_Problem description_.
Reproduce only the lines from the one containing "solid = cad_parts[node]" through the one containing "STEPS_A_TURN = 160", exactly as written and with both ends included.
========
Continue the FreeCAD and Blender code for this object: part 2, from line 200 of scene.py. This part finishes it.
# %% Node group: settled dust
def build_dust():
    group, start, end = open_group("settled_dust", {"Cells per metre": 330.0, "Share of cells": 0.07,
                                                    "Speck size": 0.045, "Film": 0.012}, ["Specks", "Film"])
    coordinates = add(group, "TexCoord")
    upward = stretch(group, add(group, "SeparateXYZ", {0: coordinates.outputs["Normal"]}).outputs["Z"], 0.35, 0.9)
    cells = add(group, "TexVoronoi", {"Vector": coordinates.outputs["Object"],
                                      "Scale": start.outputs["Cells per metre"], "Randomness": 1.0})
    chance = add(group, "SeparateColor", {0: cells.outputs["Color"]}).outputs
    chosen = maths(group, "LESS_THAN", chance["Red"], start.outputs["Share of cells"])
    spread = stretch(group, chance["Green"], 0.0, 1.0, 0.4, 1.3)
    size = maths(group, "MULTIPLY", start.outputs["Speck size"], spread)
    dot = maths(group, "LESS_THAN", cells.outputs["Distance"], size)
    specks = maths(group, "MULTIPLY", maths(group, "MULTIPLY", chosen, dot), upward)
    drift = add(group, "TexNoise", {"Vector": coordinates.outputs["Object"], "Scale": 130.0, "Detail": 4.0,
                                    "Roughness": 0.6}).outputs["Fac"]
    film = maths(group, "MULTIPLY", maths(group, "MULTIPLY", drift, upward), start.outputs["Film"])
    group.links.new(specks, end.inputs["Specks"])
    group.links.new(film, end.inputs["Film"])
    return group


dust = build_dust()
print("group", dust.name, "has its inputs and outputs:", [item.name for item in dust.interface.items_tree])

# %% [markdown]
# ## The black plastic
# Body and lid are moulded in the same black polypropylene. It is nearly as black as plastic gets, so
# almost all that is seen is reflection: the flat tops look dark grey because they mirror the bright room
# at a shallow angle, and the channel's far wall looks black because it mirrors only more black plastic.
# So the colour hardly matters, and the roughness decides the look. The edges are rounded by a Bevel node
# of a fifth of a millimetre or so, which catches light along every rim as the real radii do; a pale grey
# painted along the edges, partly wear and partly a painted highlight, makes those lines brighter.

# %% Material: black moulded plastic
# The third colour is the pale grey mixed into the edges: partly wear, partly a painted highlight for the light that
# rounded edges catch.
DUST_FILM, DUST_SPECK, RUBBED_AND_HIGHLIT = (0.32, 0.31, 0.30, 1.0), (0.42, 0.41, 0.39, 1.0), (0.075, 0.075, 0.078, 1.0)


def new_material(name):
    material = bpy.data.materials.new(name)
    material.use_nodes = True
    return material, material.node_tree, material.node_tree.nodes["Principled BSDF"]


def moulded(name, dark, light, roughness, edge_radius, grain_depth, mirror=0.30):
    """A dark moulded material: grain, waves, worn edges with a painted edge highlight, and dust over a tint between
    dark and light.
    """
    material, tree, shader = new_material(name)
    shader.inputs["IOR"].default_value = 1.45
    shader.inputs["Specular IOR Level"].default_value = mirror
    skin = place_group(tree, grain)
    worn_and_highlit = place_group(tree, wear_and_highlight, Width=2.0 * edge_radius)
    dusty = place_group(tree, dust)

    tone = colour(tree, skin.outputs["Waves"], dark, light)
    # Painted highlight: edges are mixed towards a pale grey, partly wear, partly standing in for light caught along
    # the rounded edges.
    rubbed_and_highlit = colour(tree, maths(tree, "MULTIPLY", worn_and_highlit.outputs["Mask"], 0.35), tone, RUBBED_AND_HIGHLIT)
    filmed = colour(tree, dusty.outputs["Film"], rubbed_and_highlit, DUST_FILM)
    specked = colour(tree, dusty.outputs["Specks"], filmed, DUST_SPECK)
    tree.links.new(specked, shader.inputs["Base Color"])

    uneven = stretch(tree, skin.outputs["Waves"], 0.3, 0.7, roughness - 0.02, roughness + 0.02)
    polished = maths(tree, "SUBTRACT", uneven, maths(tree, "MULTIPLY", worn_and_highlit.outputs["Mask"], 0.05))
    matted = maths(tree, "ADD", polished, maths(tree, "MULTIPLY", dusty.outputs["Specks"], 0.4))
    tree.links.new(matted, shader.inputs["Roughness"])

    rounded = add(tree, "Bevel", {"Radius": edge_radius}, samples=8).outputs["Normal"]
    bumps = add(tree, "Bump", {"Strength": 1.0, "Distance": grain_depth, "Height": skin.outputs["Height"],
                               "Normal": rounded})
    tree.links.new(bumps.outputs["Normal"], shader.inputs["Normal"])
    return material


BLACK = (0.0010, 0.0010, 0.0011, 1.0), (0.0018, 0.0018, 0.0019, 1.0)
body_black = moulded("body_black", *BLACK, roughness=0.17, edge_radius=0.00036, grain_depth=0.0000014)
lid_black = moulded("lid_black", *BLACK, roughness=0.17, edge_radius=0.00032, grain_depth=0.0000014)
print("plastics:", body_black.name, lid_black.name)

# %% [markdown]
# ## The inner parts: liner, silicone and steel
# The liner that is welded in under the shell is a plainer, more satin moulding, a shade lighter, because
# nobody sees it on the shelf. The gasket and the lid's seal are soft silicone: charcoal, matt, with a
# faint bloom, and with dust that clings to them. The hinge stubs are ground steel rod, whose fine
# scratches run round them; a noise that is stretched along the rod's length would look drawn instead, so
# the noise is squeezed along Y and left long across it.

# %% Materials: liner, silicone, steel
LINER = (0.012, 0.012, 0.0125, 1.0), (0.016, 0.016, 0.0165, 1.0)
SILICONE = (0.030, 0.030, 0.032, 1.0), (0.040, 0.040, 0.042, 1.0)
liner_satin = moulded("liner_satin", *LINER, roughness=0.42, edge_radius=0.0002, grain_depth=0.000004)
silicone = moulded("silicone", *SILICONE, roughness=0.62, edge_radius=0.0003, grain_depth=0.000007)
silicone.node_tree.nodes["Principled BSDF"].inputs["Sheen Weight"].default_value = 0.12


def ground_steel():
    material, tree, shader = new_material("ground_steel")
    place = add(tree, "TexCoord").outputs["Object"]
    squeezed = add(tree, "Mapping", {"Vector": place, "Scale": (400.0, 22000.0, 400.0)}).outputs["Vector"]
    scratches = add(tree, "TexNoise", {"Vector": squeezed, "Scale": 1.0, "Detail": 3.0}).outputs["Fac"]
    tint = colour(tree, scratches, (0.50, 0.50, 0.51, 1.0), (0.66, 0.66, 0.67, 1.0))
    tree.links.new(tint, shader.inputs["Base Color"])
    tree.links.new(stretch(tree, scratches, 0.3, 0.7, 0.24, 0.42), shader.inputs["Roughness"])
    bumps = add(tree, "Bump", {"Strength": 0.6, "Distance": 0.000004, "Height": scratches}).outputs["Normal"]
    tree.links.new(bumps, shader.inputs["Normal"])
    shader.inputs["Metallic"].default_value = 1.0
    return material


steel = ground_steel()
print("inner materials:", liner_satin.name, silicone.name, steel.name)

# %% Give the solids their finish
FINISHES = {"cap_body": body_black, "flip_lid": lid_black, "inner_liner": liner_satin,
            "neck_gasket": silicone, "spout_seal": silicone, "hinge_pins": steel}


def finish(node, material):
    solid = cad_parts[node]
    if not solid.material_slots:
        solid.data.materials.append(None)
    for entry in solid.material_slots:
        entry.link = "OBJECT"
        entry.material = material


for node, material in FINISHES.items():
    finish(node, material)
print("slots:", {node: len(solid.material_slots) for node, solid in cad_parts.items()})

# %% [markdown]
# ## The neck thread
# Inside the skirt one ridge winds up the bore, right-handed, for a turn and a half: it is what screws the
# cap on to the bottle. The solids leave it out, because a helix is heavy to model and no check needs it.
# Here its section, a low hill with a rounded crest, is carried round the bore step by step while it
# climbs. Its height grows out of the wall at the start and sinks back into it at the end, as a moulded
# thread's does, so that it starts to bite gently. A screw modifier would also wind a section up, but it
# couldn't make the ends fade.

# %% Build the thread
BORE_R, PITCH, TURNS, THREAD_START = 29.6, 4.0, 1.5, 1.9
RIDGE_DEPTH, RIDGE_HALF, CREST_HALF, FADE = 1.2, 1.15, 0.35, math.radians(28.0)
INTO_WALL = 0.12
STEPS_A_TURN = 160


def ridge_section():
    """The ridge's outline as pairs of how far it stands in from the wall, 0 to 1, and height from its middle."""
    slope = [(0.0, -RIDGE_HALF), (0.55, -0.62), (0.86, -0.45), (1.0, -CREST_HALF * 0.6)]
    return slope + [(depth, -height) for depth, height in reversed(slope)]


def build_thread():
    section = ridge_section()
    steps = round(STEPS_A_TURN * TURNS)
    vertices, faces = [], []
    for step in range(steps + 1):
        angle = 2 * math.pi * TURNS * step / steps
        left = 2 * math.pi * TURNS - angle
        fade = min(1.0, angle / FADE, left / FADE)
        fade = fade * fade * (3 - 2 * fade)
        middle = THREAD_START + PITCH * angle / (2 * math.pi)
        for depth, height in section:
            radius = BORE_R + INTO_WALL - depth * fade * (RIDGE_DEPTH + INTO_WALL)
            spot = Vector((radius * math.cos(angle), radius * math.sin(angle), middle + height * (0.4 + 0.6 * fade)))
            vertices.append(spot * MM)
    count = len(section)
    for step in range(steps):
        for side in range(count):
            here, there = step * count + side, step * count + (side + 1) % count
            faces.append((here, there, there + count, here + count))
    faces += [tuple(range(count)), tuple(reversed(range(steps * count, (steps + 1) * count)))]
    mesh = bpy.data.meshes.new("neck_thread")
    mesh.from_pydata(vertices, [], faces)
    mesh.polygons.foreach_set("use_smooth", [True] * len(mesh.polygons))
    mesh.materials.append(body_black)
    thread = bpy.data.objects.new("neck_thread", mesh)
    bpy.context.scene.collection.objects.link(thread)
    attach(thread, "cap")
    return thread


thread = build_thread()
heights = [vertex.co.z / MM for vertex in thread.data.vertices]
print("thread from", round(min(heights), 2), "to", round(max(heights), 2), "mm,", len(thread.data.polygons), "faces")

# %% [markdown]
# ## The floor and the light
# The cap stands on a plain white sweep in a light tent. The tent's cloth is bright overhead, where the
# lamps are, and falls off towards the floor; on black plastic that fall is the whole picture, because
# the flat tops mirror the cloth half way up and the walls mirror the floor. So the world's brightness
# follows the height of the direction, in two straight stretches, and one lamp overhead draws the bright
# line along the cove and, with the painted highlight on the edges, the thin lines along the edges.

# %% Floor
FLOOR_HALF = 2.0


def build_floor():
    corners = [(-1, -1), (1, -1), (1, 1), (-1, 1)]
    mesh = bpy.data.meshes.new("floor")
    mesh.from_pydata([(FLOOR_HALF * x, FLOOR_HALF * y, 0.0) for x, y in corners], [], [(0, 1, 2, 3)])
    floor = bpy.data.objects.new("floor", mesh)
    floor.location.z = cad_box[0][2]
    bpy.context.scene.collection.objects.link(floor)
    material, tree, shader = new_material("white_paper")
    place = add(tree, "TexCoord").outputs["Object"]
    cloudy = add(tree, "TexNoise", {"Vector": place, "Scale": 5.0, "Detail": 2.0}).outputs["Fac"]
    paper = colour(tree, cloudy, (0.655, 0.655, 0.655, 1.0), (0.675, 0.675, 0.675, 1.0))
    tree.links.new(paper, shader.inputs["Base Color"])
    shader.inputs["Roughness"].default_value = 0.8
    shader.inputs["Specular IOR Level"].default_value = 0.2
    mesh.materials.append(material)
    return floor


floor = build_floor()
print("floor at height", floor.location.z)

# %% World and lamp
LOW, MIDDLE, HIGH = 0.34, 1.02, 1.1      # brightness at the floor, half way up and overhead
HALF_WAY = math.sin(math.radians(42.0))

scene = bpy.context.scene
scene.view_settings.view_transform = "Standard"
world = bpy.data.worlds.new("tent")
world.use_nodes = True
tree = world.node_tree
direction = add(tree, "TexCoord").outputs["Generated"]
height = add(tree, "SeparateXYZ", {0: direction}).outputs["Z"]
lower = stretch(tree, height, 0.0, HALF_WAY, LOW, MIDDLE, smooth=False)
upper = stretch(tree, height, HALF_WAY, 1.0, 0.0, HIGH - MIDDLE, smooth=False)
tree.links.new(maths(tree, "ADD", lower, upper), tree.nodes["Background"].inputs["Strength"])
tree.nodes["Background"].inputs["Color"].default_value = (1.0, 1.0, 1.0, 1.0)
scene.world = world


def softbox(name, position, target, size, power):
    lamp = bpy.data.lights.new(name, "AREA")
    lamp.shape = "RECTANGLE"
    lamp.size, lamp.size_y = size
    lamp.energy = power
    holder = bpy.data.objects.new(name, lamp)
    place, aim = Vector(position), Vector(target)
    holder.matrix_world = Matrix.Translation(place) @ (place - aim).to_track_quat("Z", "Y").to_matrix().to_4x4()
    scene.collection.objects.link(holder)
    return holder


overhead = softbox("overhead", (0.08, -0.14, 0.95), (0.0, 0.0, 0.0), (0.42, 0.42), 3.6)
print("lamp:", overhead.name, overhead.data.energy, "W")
========
_Response for this exercise_.
    solid = cad_parts[node]
    if not solid.material_slots:
        solid.data.materials.append(None)
    for entry in solid.material_slots:
        entry.link = "OBJECT"
        entry.material = material


for node, material in FINISHES.items():
    finish(node, material)
print("slots:", {node: len(solid.material_slots) for node, solid in cad_parts.items()})

# %% [markdown]
# ## The neck thread
# Inside the skirt one ridge winds up the bore, right-handed, for a turn and a half: it is what screws the
# cap on to the bottle. The solids leave it out, because a helix is heavy to model and no check needs it.
# Here its section, a low hill with a rounded crest, is carried round the bore step by step while it
# climbs. Its height grows out of the wall at the start and sinks back into it at the end, as a moulded
# thread's does, so that it starts to bite gently. A screw modifier would also wind a section up, but it
# couldn't make the ends fade.

# %% Build the thread
BORE_R, PITCH, TURNS, THREAD_START = 29.6, 4.0, 1.5, 1.9
RIDGE_DEPTH, RIDGE_HALF, CREST_HALF, FADE = 1.2, 1.15, 0.35, math.radians(28.0)
INTO_WALL = 0.12
STEPS_A_TURN = 160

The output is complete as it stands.